Perhaps it is more interesting to ask what role my personal
life has played in the history I have written.
In some ways, all history is autobiographical. In my case, I grew up in San Francisco and
developed an interest in the people and places who rarely appear in traditional
accounts of early America, which focus so narrowly on the thirteen British
colonies, and often even more tightly on a handful of founding fathers.
3. How is/How was
history a part of your professional life/career?
I am the chair of the history department at the University
of Georgia as well as a teacher and author, and I keep busy both as an
administrator and as a scholar.
4. Why is
studying/knowing history important?
History students learn to analyze, to sustain an argument,
and to write, all qualities that employers value and that are useful in a wide
range of pursuits. They also learn that
the world is more diverse and complex than appears from our own small corner of
globe. I’m also a firm believer that
good history makes for good citizens and that it is difficult to carry on an
informed public conversation without some knowledge of historical context. Without an understanding of slavery, Reconstruction,
and Jim Crow, for example, it is impossible to have an intelligent discussion
about race in the United States.
5. What is your
favorite period or aspect of history to learn about and why?

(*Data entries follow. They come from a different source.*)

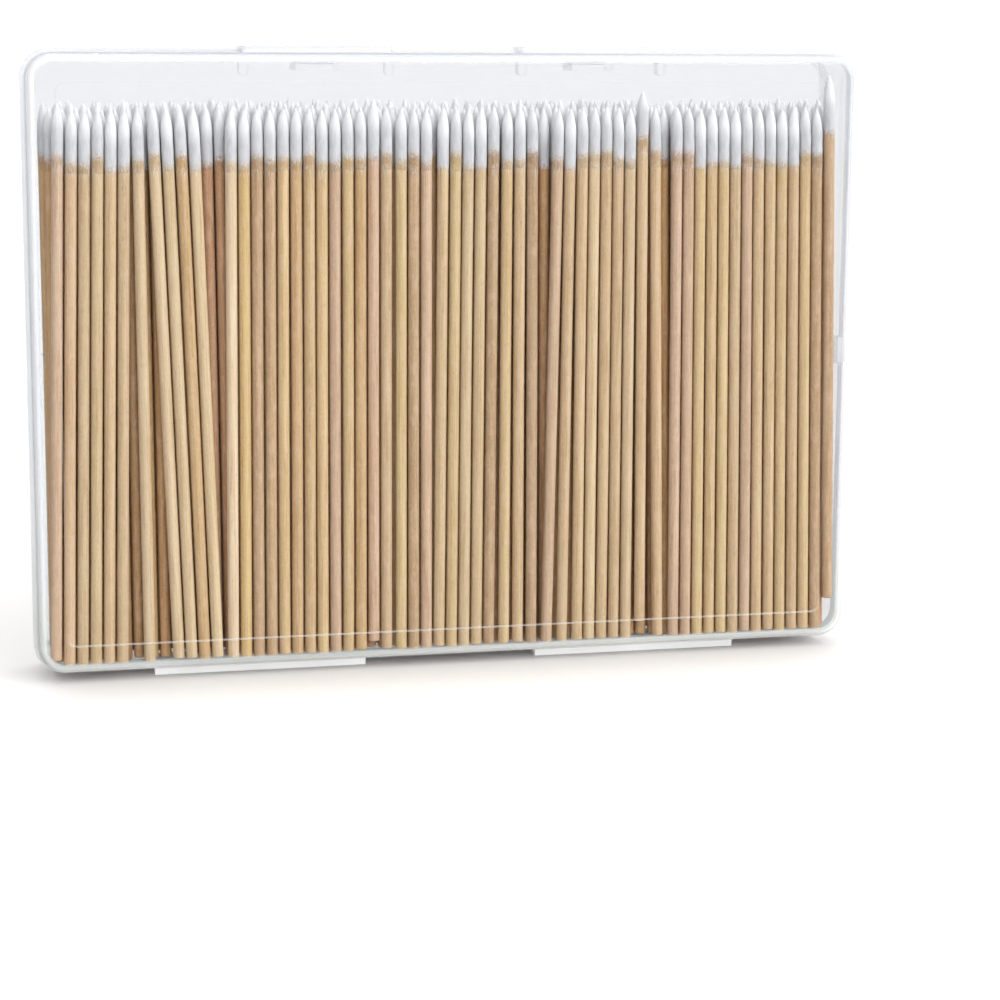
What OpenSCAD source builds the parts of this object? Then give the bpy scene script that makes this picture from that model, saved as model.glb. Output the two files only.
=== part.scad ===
// Hinged clear box for cotton swabs, standing on its hinge side with the latches on top.
// X runs along the width, Y from the lid (front) to the tray (back), Z is up.
// The origin is on the resting face, at the centre of the whole.

/* [Swabs] */
// Length of a swab from its cut end to its cotton point
swab_len = 99.8; // [70:0.1:130]
// Diameter of the wooden stick
stick_d = 2.1; // [1.8:0.05:2.6]
// Thickness of the cotton where it starts on the stick
cotton_hem = 0.05; // [0.04:0.01:0.08]
// Length of stick that the cotton covers, with its point
cotton_len = 11; // [8:0.1:16]
// Length over which the cotton narrows to its point
cotton_taper = 4.8; // [3:0.1:6]
// Diameter of the stick's pared end inside the cotton
pared_d = 1; // [0.6:0.1:1.4]
// Cotton beyond the pared end
cotton_cap = 1.5; // [1:0.1:2.8]
// Diameter of the blunt point
point_d = 0.3; // [0.2:0.05:0.6]
// Chamfer round the cut end of the stick
stick_chamfer = 0.12; // [0.05:0.01:0.3]
// Mean free space between neighbours in a row
stick_gap = 0.19; // [0.15:0.01:0.4]
// Free space between one row and the next
row_gap = 0.05; // [0.05:0.01:0.2]
// Most that a swab of the two front rows stands above the floor of the box
front_rise = 0.5; // [0:0.1:1.5]
// Most that a swab of the rows behind stands above the floor of the box
back_rise = 1.7; // [0:0.1:2.5]
// Sideways sway of the hidden rows, from foot to point
back_sway = 0.5; // [0:0.05:0.6]
// Lean to the left of the rows behind at their right-hand end, in degrees
back_lean = 1.3; // [0:0.1:1.5]
// Distance of the front row's first swab from the inside of the side wall
front_start = 2.1; // [1.4:0.1:4]
// Distance of the first swab of the rows behind from the inside of the side wall
back_start = 2.9; // [1.8:0.1:4]

/* [Case] */
// Width across the rim flanges
case_w = 155; // [130:1:200]
// Free height above the swabs inside the closed box
headspace = 9.1; // [8:0.1:14]
// Depth of the lid from the seam to its front face
lid_depth = 5.5; // [4.8:0.1:8]
// Wall thickness of both mouldings
wall = 1.1; // [0.9:0.05:1.4]
// Corner radius of the rim flange
corner_r = 5.5; // [4.5:0.1:9]
// Rounding along the front and back edges
edge_r = 1.6; // [1.3:0.1:2]
// Height of the rim flange above the walls
flange_proud = 0.6; // [0.4:0.05:1]
// Width of each rim flange, from the seam
flange_w = 1.2; // [1:0.1:2]
// Free space between the swabs and the big walls
face_clear = 0.1; // [0.05:0.01:0.3]
// Free space under the swabs
foot_clear = 0.06; // [0.03:0.01:0.2]

/* [Seam] */
// Thickness of the locating lip on the tray
lip_t = 0.6; // [0.4:0.05:0.7]
// Length of the locating lip past the seam
lip_len = 0.8; // [0.5:0.1:1.2]
// Clearance round the lip in the lid's rebate
lip_clear = 0.15; // [0.1:0.01:0.2]
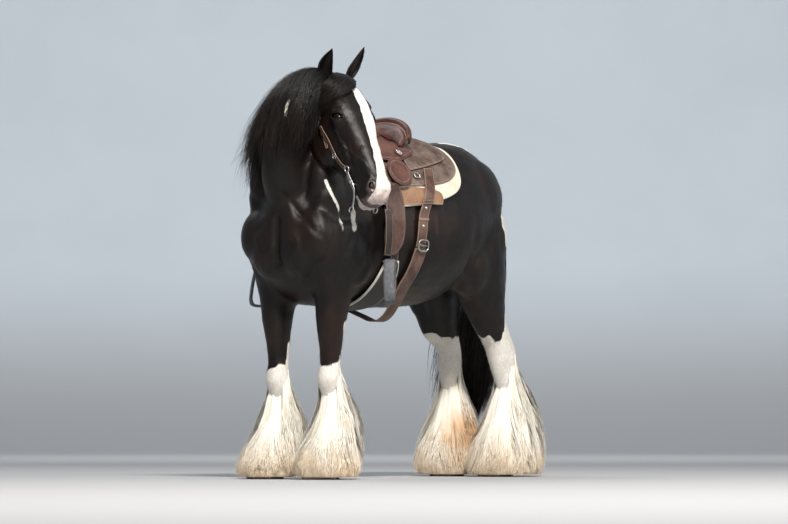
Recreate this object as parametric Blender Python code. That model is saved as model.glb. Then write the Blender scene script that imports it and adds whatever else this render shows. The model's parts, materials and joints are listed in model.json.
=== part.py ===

I am interested in early America, a place and time full of
diverse people and places, with stories that continue to amaze me, even after
twenty-five years of studying the era.
6. Tell us about
your book West of the Revolution?
In 1776, Thomas Paine published Common Sense, the
Continental Congress declared independence, and Washington crossed the
Delaware. We are familiar with those
famous moments in American history but know little about the extraordinary
events occurring that same year far beyond the British colonies. West of the Revolution explores the rest of
the continent not covered by the thirteen colonies then in rebellion against
Great Britain. In 1776, the Spanish
established the first European colony in San Francisco and set off a cataclysm
for the region’s native residents. The Russians pushed into Alaska in search of
valuable sea otters, devastating local Aleut communities. And the British
extended their fur trade from Hudson Bay deep into the continent, sparking an
environmental revolution that transformed America’s boreal forests. I tell these stories and more in West of the
Revolution.
7. What
surprising things will readers learn from your book?
There are so many because we teach so little about early
America in our US history classes. For starters, it will probably come as a
surprise that the thirteen colonies that declared their independence from
Britain in 1776 covered not even 4% of the North America. All kinds of formative events were occurring
elsewhere. The Sioux Indians, for
example, exploring the Great Plains, “discovered” the Black Hills in 1776. The mountain uplift has since become their
sacred homeland. The Osage Indians were
building their own empire in the heart of the continent in the 1770s. “The truth is,” Jefferson would admit in
1804, the Osages “are the great nation South of the Missouri.” The Kumeyaay Indians, in the vicinity of
present-day San Diego, launched their own war for independence a few months
after the “shot heard round the world” in distant Massachusetts marked the
beginning of the American Revolution.
More generally, the book opens up vistas that we rarely get to see survey
in traditional narratives of the period.